The book provides high-level advice about code, from the importance of conquering complexity to watching for falling rocks (i.e. warning signs). It also has a large section on how to write high-quality code, which requires consistent levels of abstraction separated by clear boundaries. All in all, an important reference book with fantastic advice.
Coders at Work (P. Seibel)
Peter Seibel interviews sixteen renowned computer programmers in Coders at Work. These include Douglas Crockford (founder of JSON), Peter Norvig (Director of Research at Google), Francis Allen (the first woman to win the Turing award), and Ken Thompson (inventor of UNIX).
The book focuses on how these programmers do their job and how they see themselves.
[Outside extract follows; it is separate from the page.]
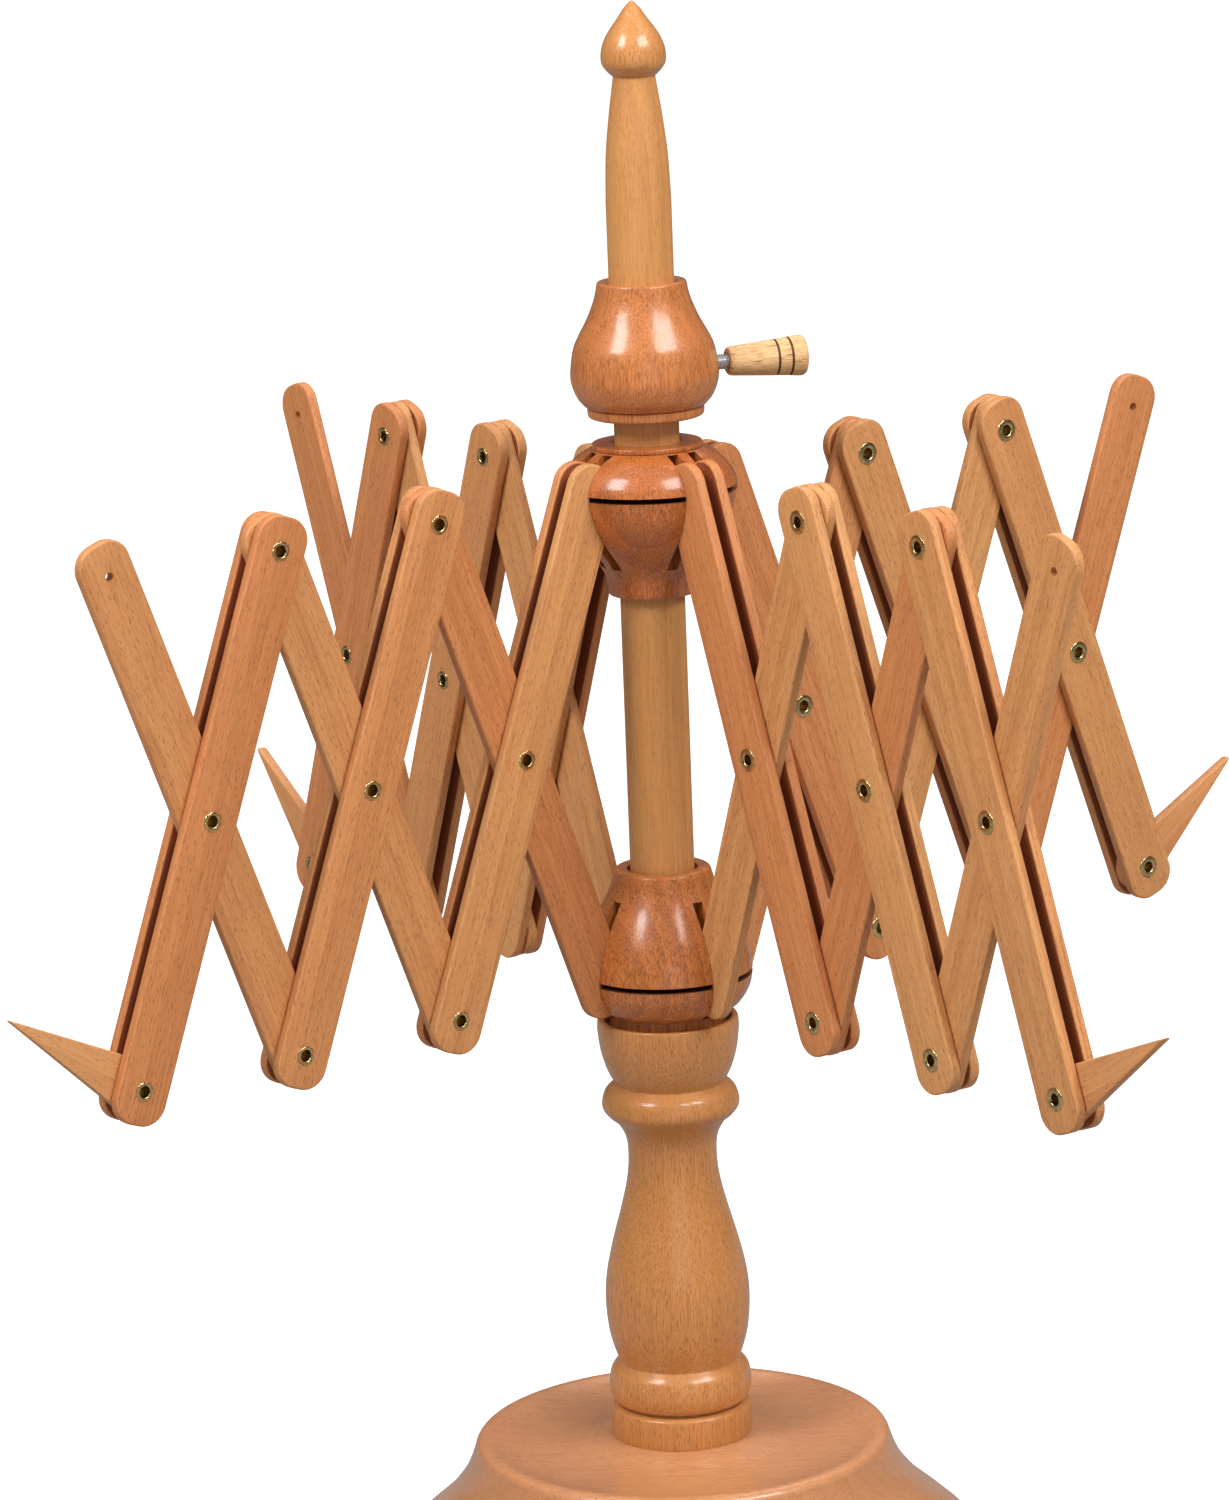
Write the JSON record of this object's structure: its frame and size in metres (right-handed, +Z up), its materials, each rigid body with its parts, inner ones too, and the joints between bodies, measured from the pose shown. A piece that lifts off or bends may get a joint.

It does a good job of showing that these famous programmers often aren't any different from other programmers and struggle with the same problems that we mere mortals do.
Clean Code (R. Martin)
The second classic of Robert Martin on this list. Split into three parts, Clean Code focuses on how to write clean code through case studies of increasing complexity. It concludes with a list of heuristics to follow if you want to write clean code.
For example, it stresses the importance of naming things properly, and structuring your code to reflect what it actually does. All in all, Clean Code helps you distinguish good code from bad code and has the potential to profoundly change how you write code yourself.
The Mythical Man-Month (F. Brooks)
Get this: The Mythical Man-Month was initially published in 1975 and still comes highly recommended by developers. It's a collection of essays whose central theme is that adding manpower to an already-late software project will make it later, based on the observation of its author, Fred Brooks, project manager at IBM at the time.
At 322 pages, The Mythical Man-Month is a shorter read than some of the other books on this list. It's a great book for project managers or managers of any kind, to better understand the complexities of software projects that make them stand out from other types of projects.
The Art of Unix Programming (E. Raymond)
With contributions from Unix luminaries Brian Kernighan, David Korn, and Henry Spencer, The Art of Unix Programming offers profound insight into the software design secrets of the original Unix programmers.
There's no actual code in this book. Instead, it focuses on the culture, history, and philosophy behind Unix and its community, although it also teaches valuable lessons on the importance of open source and its software development process.
Prefactoring (K. Pugh)
Ken Pugh's Prefactoring covers programming fundamentals to write high-quality code. It's considered a must-read for new developers, and a should-read for experienced developers.
Prefactoring is a twist on refactoring. It wants its readers to implement good design techniques from the start of a project, instead of once the code's been written. As such, it's a collection of useful best practices.
The Psychology of Computer Programming (G. Weinberg)
Initially published in 1971, The Psychology of Computer Programming is usually overlooked and forgotten. But it's a hidden gem that's still remarkably relevant today. It is one of the first books that pioneered a people-oriented approach to programming over a mathematical, scientific, or technological one.
The Psychology of Computer Programming isn't about computer programming (despite its title). It's about computer programmers. It emphasizes how it's not just about how an individual interacts with software, but how the project team that builds the software interacts with each other.
So Good They Can't Ignore You (C. Newport)
This incredibly popular book from Cal Newport isn't a programming book, but came readily recommended nonetheless. The main point of So Good They Can't Ignore You is that you shouldn't follow your passion. Instead, you should do something valuable and become really good at it. Passion will follow.
It's a controversial point of view, but that's also why it became such a popular book. Even if you disagree, it's well worth reading to understand the points Newport makes and how that can apply to your career in software development.